# [ENTRIES SUPPLIED]
# # # # # # #
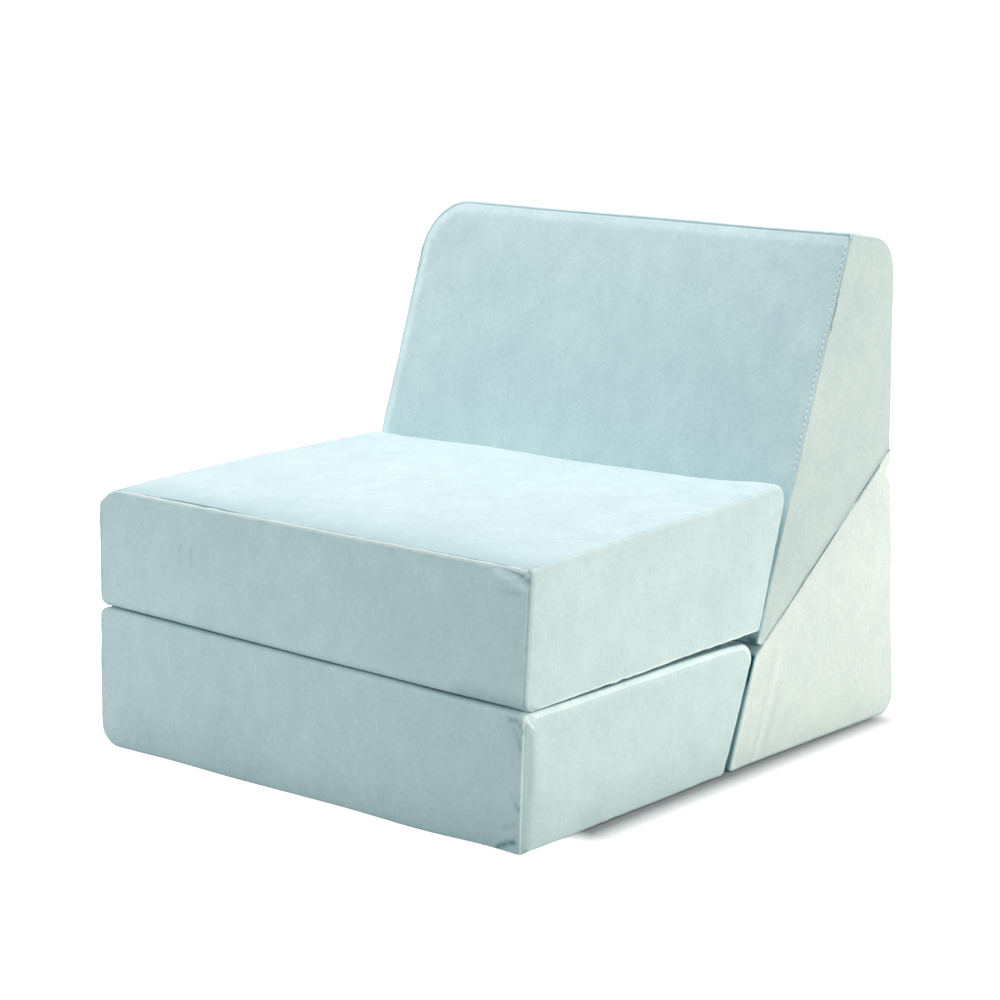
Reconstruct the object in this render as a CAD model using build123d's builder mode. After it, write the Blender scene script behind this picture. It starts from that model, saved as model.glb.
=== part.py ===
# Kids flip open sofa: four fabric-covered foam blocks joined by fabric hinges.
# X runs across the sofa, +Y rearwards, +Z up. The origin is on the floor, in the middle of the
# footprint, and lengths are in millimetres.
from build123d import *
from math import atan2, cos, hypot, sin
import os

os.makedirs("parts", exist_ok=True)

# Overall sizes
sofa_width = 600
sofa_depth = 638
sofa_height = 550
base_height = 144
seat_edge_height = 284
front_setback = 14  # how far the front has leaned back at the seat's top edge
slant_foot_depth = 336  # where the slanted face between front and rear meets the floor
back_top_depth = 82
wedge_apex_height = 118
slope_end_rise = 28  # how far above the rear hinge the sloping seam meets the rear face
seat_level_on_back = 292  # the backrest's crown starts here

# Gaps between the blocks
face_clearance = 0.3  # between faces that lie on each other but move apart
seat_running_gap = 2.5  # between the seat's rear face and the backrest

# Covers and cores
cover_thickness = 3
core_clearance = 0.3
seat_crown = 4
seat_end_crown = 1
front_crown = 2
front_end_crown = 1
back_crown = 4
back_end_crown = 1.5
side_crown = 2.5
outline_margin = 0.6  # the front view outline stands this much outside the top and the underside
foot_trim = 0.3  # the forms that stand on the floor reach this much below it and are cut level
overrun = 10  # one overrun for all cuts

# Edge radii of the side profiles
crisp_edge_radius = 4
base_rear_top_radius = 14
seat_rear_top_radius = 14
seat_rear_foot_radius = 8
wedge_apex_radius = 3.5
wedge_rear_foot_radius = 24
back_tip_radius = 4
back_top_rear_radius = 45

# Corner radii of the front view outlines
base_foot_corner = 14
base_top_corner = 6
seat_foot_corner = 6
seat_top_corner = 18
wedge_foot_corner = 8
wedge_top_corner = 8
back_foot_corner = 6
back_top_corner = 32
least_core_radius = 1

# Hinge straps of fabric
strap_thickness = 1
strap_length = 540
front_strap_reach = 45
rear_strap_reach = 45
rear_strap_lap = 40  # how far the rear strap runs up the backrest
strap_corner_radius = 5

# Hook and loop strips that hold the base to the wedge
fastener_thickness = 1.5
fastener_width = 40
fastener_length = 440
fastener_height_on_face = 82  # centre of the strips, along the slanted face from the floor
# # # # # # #
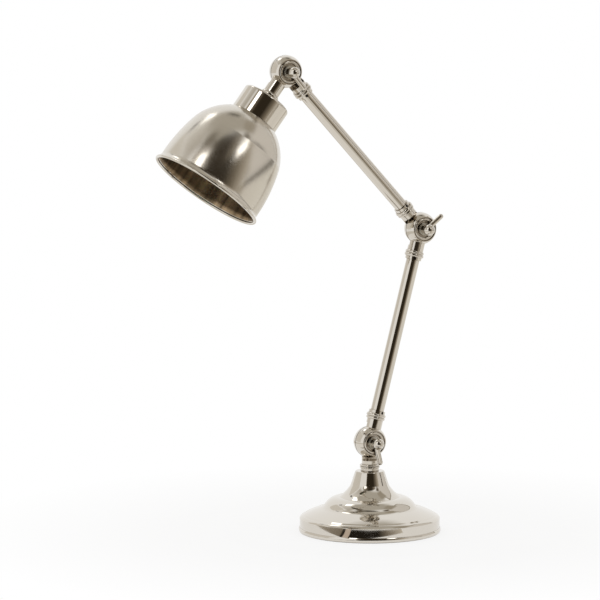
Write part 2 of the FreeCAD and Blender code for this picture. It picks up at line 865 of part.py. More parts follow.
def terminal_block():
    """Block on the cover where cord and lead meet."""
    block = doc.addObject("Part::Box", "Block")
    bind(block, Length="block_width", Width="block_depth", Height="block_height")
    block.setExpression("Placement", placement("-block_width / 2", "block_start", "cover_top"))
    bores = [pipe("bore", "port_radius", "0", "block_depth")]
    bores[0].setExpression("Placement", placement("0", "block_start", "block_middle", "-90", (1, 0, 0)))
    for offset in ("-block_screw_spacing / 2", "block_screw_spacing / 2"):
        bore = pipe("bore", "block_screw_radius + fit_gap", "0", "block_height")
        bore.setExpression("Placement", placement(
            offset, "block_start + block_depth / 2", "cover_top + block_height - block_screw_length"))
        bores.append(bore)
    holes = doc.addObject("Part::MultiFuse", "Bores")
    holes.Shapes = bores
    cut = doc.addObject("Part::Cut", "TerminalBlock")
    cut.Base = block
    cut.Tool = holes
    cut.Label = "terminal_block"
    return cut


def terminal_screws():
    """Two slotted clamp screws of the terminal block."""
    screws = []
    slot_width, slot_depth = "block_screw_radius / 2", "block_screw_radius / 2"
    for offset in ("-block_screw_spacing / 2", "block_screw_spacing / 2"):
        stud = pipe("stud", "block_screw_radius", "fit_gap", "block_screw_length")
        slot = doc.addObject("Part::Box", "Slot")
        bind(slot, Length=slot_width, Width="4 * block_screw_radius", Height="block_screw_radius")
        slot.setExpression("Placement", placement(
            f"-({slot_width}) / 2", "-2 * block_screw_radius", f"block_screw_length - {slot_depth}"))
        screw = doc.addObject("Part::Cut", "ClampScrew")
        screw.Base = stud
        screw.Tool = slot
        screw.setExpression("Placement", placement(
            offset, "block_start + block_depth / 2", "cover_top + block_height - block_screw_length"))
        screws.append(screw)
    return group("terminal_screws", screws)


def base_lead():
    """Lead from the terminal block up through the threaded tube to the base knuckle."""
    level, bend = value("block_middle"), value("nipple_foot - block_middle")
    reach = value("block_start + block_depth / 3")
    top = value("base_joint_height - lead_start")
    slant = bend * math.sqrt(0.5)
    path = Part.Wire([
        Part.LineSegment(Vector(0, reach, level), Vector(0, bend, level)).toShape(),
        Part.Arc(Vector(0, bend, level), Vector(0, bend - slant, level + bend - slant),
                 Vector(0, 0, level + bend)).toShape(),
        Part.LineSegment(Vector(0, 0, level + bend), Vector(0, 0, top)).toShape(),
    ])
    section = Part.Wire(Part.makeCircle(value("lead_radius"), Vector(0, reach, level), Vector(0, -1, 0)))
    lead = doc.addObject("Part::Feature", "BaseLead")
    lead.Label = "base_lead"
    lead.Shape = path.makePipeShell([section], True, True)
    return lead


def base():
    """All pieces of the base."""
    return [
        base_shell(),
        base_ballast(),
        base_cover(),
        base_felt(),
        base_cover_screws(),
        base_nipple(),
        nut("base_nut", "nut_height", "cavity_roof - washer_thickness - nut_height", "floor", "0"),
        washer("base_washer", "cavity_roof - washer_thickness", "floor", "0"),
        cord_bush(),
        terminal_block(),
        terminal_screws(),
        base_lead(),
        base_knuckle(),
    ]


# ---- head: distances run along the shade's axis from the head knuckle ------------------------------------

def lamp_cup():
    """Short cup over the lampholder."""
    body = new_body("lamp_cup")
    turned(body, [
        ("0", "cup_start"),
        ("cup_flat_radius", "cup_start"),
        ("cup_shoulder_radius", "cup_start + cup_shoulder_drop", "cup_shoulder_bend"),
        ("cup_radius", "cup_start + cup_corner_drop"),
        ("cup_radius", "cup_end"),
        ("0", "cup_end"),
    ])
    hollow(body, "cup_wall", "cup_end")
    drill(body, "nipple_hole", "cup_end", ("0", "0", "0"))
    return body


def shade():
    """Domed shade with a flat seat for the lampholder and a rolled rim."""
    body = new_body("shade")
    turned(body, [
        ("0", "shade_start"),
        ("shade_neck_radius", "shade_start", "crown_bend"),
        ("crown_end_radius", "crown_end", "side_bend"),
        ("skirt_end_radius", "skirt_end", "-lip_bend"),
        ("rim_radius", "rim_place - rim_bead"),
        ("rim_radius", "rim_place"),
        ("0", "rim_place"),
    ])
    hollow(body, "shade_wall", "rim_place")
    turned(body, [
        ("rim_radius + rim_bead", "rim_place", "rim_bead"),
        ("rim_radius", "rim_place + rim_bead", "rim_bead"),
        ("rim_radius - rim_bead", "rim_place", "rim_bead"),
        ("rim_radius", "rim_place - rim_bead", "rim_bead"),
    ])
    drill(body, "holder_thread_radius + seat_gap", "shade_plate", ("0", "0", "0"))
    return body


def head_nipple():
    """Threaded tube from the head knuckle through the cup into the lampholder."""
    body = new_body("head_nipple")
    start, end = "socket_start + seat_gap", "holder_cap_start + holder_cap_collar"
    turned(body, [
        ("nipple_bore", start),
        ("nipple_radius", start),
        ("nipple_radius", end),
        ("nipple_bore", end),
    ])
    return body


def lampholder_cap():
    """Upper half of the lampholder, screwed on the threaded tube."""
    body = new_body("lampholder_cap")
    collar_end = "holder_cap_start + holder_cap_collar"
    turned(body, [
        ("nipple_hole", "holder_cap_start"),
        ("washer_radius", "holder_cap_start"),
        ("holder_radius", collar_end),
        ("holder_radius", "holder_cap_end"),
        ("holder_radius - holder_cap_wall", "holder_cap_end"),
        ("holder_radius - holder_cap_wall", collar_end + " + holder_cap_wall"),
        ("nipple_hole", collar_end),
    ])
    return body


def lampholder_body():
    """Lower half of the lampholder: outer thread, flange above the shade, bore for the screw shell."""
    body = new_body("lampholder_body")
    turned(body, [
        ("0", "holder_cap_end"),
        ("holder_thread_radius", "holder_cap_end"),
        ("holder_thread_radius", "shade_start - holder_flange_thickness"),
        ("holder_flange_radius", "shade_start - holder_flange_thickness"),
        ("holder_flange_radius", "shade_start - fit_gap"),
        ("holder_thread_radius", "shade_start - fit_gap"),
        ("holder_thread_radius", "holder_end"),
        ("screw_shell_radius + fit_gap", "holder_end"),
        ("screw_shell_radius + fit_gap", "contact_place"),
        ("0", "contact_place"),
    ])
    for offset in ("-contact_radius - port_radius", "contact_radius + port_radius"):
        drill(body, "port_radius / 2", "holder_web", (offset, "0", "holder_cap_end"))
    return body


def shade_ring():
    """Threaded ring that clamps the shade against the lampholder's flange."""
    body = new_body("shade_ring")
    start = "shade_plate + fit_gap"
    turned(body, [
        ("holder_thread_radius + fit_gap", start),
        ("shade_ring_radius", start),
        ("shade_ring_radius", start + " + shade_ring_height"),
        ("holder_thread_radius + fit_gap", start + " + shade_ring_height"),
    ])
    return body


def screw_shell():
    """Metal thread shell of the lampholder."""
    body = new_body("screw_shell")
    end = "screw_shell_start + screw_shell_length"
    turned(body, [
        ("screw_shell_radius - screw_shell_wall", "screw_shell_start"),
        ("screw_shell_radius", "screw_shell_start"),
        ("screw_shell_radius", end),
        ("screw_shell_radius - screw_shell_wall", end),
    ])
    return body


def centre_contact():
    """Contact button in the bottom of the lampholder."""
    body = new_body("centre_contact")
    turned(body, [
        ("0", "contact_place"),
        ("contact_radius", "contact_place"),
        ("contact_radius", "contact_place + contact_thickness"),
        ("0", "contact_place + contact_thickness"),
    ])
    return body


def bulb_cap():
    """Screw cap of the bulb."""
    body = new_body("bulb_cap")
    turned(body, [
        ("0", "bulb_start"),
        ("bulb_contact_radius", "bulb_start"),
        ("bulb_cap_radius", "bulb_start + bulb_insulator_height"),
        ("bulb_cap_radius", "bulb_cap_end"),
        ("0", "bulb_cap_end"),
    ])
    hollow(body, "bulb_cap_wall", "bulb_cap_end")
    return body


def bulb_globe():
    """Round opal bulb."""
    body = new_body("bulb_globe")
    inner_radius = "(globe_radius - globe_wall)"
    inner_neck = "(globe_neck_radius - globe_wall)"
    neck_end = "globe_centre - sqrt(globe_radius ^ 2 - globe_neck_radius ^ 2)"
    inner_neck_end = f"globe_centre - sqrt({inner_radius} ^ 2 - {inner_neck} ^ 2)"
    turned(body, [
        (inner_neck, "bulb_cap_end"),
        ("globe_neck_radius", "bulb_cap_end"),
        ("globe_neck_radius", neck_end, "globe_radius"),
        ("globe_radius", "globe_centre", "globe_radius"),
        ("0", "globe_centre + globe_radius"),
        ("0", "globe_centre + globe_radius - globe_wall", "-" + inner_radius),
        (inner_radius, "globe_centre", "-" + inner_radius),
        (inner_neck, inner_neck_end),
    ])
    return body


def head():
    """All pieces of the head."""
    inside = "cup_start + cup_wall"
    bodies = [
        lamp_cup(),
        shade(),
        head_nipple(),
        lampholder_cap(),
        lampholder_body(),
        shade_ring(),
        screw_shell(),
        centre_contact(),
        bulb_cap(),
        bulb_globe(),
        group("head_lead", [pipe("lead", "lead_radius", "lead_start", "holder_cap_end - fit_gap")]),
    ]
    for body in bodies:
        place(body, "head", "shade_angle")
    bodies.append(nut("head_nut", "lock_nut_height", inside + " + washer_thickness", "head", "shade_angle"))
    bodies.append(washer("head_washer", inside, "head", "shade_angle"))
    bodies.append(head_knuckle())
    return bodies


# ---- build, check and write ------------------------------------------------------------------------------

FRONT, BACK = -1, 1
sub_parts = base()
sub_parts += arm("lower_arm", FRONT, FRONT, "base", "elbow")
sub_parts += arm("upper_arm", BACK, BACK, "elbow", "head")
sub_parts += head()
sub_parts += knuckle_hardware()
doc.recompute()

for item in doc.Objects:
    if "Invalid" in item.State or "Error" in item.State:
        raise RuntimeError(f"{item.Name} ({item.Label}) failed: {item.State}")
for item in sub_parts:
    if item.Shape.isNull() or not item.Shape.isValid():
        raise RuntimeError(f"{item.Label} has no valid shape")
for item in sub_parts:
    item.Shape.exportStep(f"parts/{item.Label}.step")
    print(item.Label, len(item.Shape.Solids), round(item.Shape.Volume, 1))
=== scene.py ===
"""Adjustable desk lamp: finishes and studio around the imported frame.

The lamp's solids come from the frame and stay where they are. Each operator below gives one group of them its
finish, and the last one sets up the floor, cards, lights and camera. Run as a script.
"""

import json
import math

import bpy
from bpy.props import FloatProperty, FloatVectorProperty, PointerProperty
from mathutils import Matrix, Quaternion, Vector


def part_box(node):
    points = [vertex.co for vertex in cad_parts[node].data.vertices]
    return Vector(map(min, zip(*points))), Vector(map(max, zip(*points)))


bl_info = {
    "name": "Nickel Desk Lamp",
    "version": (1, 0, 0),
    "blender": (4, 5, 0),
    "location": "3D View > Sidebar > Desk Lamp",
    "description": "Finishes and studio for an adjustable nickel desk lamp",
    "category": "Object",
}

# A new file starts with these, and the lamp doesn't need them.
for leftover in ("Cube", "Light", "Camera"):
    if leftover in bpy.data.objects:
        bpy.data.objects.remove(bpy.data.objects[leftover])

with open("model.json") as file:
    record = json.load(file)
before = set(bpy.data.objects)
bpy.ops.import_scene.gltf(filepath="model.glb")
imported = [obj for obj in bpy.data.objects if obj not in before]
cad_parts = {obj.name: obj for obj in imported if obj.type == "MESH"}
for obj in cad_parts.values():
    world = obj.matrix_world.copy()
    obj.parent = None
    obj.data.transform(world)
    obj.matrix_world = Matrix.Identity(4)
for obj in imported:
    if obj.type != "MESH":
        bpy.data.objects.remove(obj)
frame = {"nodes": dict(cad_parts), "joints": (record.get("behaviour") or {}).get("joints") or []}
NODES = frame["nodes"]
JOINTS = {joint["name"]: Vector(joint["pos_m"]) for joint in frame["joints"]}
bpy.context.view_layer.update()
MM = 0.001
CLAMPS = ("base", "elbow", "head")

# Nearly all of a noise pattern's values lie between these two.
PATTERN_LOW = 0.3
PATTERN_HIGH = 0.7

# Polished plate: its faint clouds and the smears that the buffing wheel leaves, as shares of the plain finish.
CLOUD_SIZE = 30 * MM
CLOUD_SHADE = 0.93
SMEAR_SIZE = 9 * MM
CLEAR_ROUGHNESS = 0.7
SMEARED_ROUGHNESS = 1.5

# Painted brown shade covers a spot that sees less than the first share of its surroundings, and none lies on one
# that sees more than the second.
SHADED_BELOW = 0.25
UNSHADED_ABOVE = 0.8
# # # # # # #
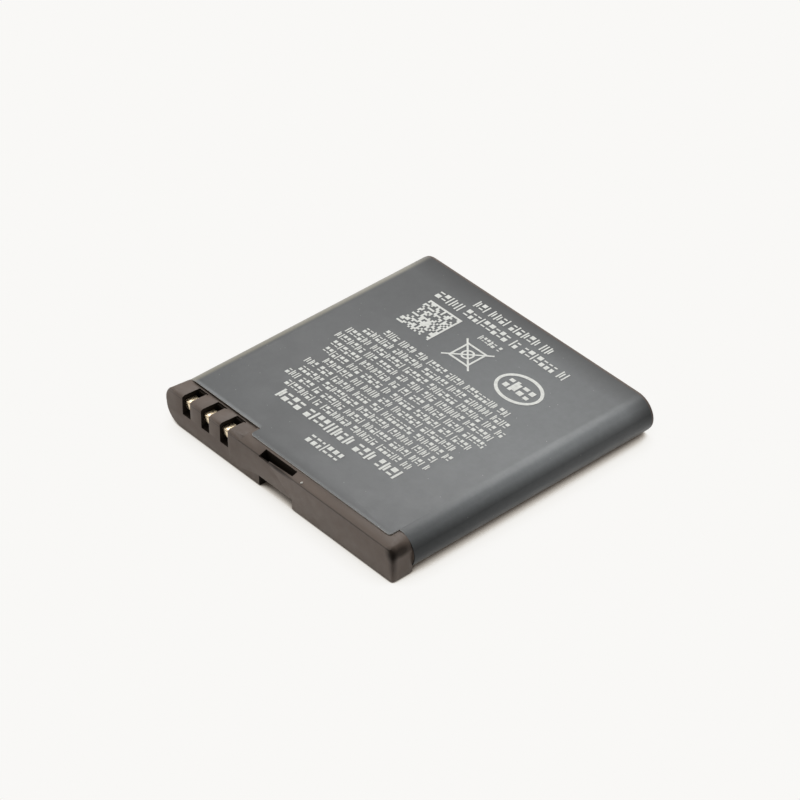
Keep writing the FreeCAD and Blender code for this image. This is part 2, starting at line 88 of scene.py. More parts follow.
# # # # # # #
Taking the material above, extract exactly and only the lines from the line with "points = [vertex.co" to the line with "bpy.data.objects.remove(bpy.data.objects[leftover])", inclusive of both.

    points = [vertex.co for vertex in cad_parts[node].data.vertices]
    return Vector(map(min, zip(*points))), Vector(map(max, zip(*points)))


bl_info = {
    "name": "Nickel Desk Lamp",
    "version": (1, 0, 0),
    "blender": (4, 5, 0),
    "location": "3D View > Sidebar > Desk Lamp",
    "description": "Finishes and studio for an adjustable nickel desk lamp",
    "category": "Object",
}

# A new file starts with these, and the lamp doesn't need them.
for leftover in ("Cube", "Light", "Camera"):
    if leftover in bpy.data.objects:
        bpy.data.objects.remove(bpy.data.objects[leftover])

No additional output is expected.